**WHAT IS BEING ASKED**
Can the data below be set down again exactly, line for line?

(Data listing)

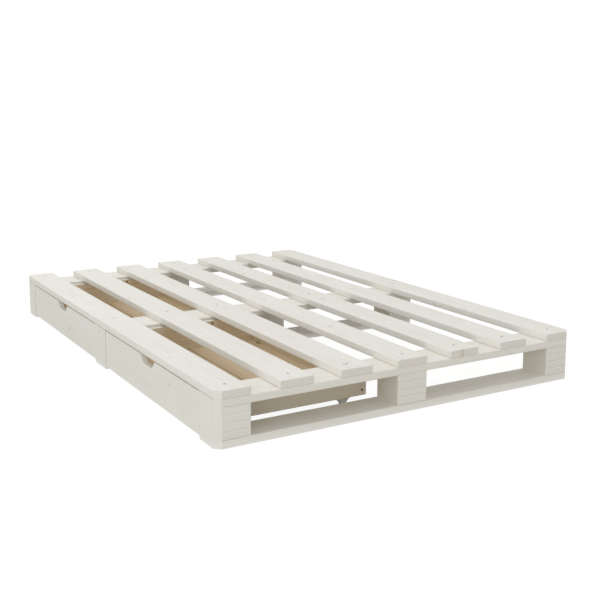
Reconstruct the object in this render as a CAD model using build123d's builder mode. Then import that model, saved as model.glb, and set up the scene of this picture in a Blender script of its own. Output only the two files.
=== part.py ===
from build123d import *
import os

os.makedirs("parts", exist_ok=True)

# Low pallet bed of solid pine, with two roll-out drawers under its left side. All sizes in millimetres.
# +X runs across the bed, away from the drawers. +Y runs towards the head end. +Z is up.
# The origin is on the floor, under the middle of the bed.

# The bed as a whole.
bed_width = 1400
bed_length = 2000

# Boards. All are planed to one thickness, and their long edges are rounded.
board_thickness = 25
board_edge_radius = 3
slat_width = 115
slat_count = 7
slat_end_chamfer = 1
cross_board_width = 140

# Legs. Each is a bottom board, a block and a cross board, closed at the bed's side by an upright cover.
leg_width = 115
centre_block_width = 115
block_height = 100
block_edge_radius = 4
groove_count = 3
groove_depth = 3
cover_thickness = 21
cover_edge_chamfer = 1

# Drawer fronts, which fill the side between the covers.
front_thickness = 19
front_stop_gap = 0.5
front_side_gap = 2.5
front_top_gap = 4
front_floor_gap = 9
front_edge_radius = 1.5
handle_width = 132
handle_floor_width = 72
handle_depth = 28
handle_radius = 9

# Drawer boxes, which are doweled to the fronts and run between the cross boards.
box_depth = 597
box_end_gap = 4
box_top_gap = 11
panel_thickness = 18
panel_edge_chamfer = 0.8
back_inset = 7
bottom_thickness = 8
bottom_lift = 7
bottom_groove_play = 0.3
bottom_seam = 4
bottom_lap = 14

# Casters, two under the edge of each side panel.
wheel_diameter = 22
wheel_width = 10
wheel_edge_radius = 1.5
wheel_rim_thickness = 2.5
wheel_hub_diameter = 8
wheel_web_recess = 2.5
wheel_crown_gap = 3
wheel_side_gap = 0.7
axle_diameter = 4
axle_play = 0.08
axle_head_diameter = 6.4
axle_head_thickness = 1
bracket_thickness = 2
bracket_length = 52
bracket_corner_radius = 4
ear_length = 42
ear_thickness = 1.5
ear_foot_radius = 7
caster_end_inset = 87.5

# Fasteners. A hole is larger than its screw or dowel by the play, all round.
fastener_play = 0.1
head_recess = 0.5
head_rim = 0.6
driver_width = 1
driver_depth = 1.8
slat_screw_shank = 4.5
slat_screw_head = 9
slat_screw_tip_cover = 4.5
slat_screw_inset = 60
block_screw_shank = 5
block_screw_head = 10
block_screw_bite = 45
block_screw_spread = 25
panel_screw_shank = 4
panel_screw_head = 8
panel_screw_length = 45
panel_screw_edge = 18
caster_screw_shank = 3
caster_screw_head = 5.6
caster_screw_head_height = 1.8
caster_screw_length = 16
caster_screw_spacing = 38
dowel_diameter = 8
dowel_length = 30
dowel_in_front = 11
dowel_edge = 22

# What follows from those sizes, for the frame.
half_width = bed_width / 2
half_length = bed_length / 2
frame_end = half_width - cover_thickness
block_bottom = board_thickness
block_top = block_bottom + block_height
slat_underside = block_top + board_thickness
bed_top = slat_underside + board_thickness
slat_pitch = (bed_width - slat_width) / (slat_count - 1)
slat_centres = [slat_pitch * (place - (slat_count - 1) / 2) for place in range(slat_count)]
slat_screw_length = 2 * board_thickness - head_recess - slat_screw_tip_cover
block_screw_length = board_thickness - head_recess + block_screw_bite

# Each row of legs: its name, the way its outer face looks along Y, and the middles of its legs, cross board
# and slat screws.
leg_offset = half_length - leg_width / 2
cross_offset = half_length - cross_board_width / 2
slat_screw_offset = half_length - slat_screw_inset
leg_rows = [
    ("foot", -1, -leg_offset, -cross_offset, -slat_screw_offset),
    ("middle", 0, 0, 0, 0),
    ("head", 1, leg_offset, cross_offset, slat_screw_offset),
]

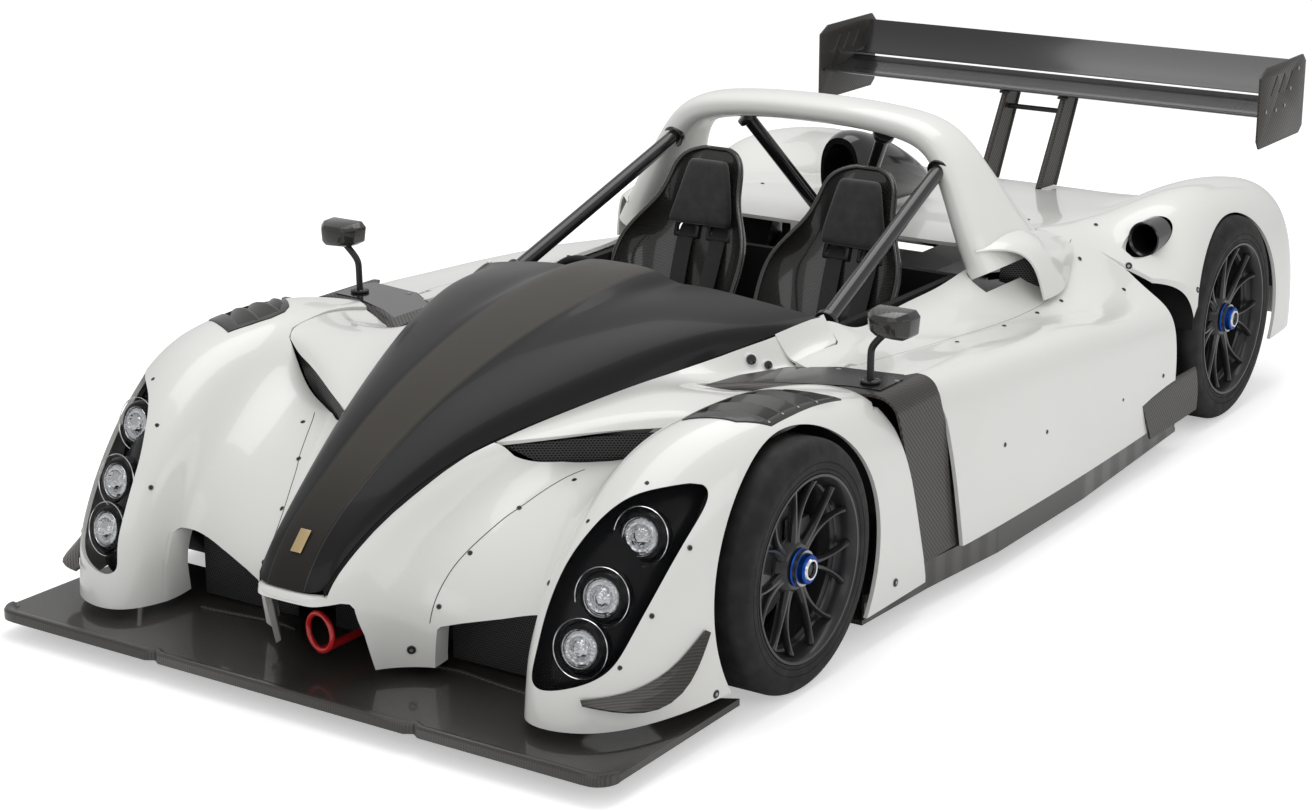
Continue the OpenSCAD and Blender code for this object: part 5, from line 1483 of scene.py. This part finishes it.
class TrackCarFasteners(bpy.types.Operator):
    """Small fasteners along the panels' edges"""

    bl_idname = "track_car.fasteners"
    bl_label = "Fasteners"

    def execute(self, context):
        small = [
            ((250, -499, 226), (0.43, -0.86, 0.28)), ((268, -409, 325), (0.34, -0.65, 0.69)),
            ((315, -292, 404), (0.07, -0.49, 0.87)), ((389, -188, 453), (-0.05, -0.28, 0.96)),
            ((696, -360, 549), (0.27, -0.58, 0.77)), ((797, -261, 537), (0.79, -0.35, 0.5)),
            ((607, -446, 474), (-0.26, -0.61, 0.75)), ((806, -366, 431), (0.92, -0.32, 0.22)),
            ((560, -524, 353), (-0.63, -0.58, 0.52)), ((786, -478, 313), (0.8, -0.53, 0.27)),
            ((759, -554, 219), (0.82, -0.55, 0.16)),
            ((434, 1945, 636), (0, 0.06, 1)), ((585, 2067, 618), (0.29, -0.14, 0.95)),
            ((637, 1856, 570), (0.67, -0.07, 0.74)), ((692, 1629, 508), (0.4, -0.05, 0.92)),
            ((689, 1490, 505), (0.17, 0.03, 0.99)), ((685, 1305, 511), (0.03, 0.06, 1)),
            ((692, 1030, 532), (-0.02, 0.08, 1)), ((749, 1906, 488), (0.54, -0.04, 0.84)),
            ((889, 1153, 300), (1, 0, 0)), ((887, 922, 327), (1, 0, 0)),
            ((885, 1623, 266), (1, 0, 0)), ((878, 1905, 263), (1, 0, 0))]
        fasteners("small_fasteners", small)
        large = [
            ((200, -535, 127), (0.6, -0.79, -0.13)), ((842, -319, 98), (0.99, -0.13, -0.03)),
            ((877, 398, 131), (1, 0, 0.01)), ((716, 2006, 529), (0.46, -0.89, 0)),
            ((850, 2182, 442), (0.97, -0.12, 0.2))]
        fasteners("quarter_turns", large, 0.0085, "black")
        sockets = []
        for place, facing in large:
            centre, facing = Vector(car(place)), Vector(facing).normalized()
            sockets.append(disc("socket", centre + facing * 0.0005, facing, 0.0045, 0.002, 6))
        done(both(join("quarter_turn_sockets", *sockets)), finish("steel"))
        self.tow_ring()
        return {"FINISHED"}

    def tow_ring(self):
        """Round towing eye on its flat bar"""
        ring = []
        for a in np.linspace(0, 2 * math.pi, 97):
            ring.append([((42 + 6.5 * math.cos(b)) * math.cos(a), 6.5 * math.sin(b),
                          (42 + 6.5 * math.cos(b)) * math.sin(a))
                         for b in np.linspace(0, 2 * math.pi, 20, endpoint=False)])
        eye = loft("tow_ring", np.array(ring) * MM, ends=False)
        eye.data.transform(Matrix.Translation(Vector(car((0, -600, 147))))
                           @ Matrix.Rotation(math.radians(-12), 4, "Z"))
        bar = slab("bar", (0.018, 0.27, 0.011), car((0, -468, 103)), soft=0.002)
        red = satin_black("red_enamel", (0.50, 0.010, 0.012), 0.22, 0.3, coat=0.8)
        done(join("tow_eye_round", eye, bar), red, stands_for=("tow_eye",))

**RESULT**
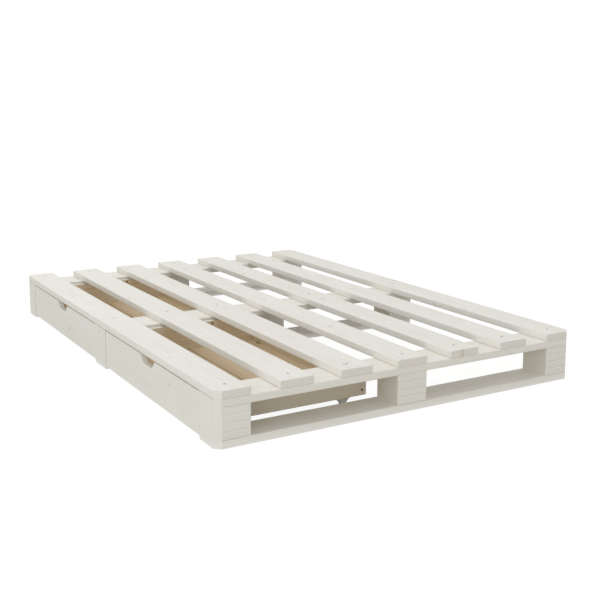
Reconstruct the object in this render as a CAD model using build123d's builder mode. Then import that model, saved as model.glb, and set up the scene of this picture in a Blender script of its own. Output only the two files.
=== part.py ===
from build123d import *
import os

os.makedirs("parts", exist_ok=True)

# Low pallet bed of solid pine, with two roll-out drawers under its left side. All sizes in millimetres.
# +X runs across the bed, away from the drawers. +Y runs towards the head end. +Z is up.
# The origin is on the floor, under the middle of the bed.

# The bed as a whole.
bed_width = 1400
bed_length = 2000

# Boards. All are planed to one thickness, and their long edges are rounded.
board_thickness = 25
board_edge_radius = 3
slat_width = 115
slat_count = 7
slat_end_chamfer = 1
cross_board_width = 140

# Legs. Each is a bottom board, a block and a cross board, closed at the bed's side by an upright cover.
leg_width = 115
centre_block_width = 115
block_height = 100
block_edge_radius = 4
groove_count = 3
groove_depth = 3
cover_thickness = 21
cover_edge_chamfer = 1

# Drawer fronts, which fill the side between the covers.
front_thickness = 19
front_stop_gap = 0.5
front_side_gap = 2.5
front_top_gap = 4
front_floor_gap = 9
front_edge_radius = 1.5
handle_width = 132
handle_floor_width = 72
handle_depth = 28
handle_radius = 9

# Drawer boxes, which are doweled to the fronts and run between the cross boards.
box_depth = 597
box_end_gap = 4
box_top_gap = 11
panel_thickness = 18
panel_edge_chamfer = 0.8
back_inset = 7
bottom_thickness = 8
bottom_lift = 7
bottom_groove_play = 0.3
bottom_seam = 4
bottom_lap = 14

# Casters, two under the edge of each side panel.
wheel_diameter = 22
wheel_width = 10
wheel_edge_radius = 1.5
wheel_rim_thickness = 2.5
wheel_hub_diameter = 8
wheel_web_recess = 2.5
wheel_crown_gap = 3
wheel_side_gap = 0.7
axle_diameter = 4
axle_play = 0.08
axle_head_diameter = 6.4
axle_head_thickness = 1
bracket_thickness = 2
bracket_length = 52
bracket_corner_radius = 4
ear_length = 42
ear_thickness = 1.5
ear_foot_radius = 7
caster_end_inset = 87.5

# Fasteners. A hole is larger than its screw or dowel by the play, all round.
fastener_play = 0.1
head_recess = 0.5
head_rim = 0.6
driver_width = 1
driver_depth = 1.8
slat_screw_shank = 4.5
slat_screw_head = 9
slat_screw_tip_cover = 4.5
slat_screw_inset = 60
block_screw_shank = 5
block_screw_head = 10
block_screw_bite = 45
block_screw_spread = 25
panel_screw_shank = 4
panel_screw_head = 8
panel_screw_length = 45
panel_screw_edge = 18
caster_screw_shank = 3
caster_screw_head = 5.6
caster_screw_head_height = 1.8
caster_screw_length = 16
caster_screw_spacing = 38
dowel_diameter = 8
dowel_length = 30
dowel_in_front = 11
dowel_edge = 22

# What follows from those sizes, for the frame.
half_width = bed_width / 2
half_length = bed_length / 2
frame_end = half_width - cover_thickness
block_bottom = board_thickness
block_top = block_bottom + block_height
slat_underside = block_top + board_thickness
bed_top = slat_underside + board_thickness
slat_pitch = (bed_width - slat_width) / (slat_count - 1)
slat_centres = [slat_pitch * (place - (slat_count - 1) / 2) for place in range(slat_count)]
slat_screw_length = 2 * board_thickness - head_recess - slat_screw_tip_cover
block_screw_length = board_thickness - head_recess + block_screw_bite

# Each row of legs: its name, the way its outer face looks along Y, and the middles of its legs, cross board
# and slat screws.
leg_offset = half_length - leg_width / 2
cross_offset = half_length - cross_board_width / 2
slat_screw_offset = half_length - slat_screw_inset
leg_rows = [
    ("foot", -1, -leg_offset, -cross_offset, -slat_screw_offset),
    ("middle", 0, 0, 0, 0),
    ("head", 1, leg_offset, cross_offset, slat_screw_offset),
]

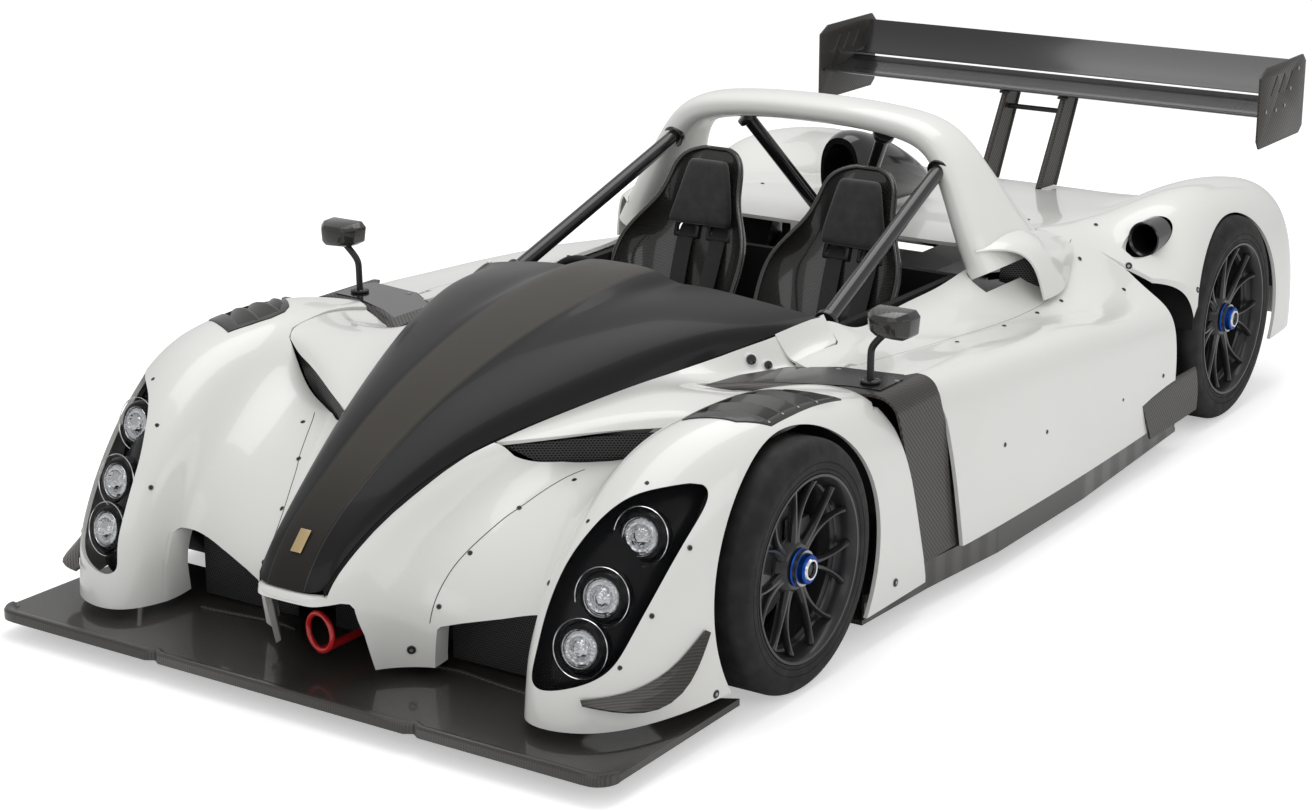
Continue the OpenSCAD and Blender code for this object: part 5, from line 1483 of scene.py. This part finishes it.
class TrackCarFasteners(bpy.types.Operator):
    """Small fasteners along the panels' edges"""

    bl_idname = "track_car.fasteners"
    bl_label = "Fasteners"

    def execute(self, context):
        small = [
            ((250, -499, 226), (0.43, -0.86, 0.28)), ((268, -409, 325), (0.34, -0.65, 0.69)),
            ((315, -292, 404), (0.07, -0.49, 0.87)), ((389, -188, 453), (-0.05, -0.28, 0.96)),
            ((696, -360, 549), (0.27, -0.58, 0.77)), ((797, -261, 537), (0.79, -0.35, 0.5)),
            ((607, -446, 474), (-0.26, -0.61, 0.75)), ((806, -366, 431), (0.92, -0.32, 0.22)),
            ((560, -524, 353), (-0.63, -0.58, 0.52)), ((786, -478, 313), (0.8, -0.53, 0.27)),
            ((759, -554, 219), (0.82, -0.55, 0.16)),
            ((434, 1945, 636), (0, 0.06, 1)), ((585, 2067, 618), (0.29, -0.14, 0.95)),
            ((637, 1856, 570), (0.67, -0.07, 0.74)), ((692, 1629, 508), (0.4, -0.05, 0.92)),
            ((689, 1490, 505), (0.17, 0.03, 0.99)), ((685, 1305, 511), (0.03, 0.06, 1)),
            ((692, 1030, 532), (-0.02, 0.08, 1)), ((749, 1906, 488), (0.54, -0.04, 0.84)),
            ((889, 1153, 300), (1, 0, 0)), ((887, 922, 327), (1, 0, 0)),
            ((885, 1623, 266), (1, 0, 0)), ((878, 1905, 263), (1, 0, 0))]
        fasteners("small_fasteners", small)
        large = [
            ((200, -535, 127), (0.6, -0.79, -0.13)), ((842, -319, 98), (0.99, -0.13, -0.03)),
            ((877, 398, 131), (1, 0, 0.01)), ((716, 2006, 529), (0.46, -0.89, 0)),
            ((850, 2182, 442), (0.97, -0.12, 0.2))]
        fasteners("quarter_turns", large, 0.0085, "black")
        sockets = []
        for place, facing in large:
            centre, facing = Vector(car(place)), Vector(facing).normalized()
            sockets.append(disc("socket", centre + facing * 0.0005, facing, 0.0045, 0.002, 6))
        done(both(join("quarter_turn_sockets", *sockets)), finish("steel"))
        self.tow_ring()
        return {"FINISHED"}

    def tow_ring(self):
        """Round towing eye on its flat bar"""
        ring = []
        for a in np.linspace(0, 2 * math.pi, 97):
            ring.append([((42 + 6.5 * math.cos(b)) * math.cos(a), 6.5 * math.sin(b),
                          (42 + 6.5 * math.cos(b)) * math.sin(a))
                         for b in np.linspace(0, 2 * math.pi, 20, endpoint=False)])
        eye = loft("tow_ring", np.array(ring) * MM, ends=False)
        eye.data.transform(Matrix.Translation(Vector(car((0, -600, 147))))
                           @ Matrix.Rotation(math.radians(-12), 4, "Z"))
        bar = slab("bar", (0.018, 0.27, 0.011), car((0, -468, 103)), soft=0.002)
        red = satin_black("red_enamel", (0.50, 0.010, 0.012), 0.22, 0.3, coat=0.8)
        done(join("tow_eye_round", eye, bar), red, stands_for=("tow_eye",))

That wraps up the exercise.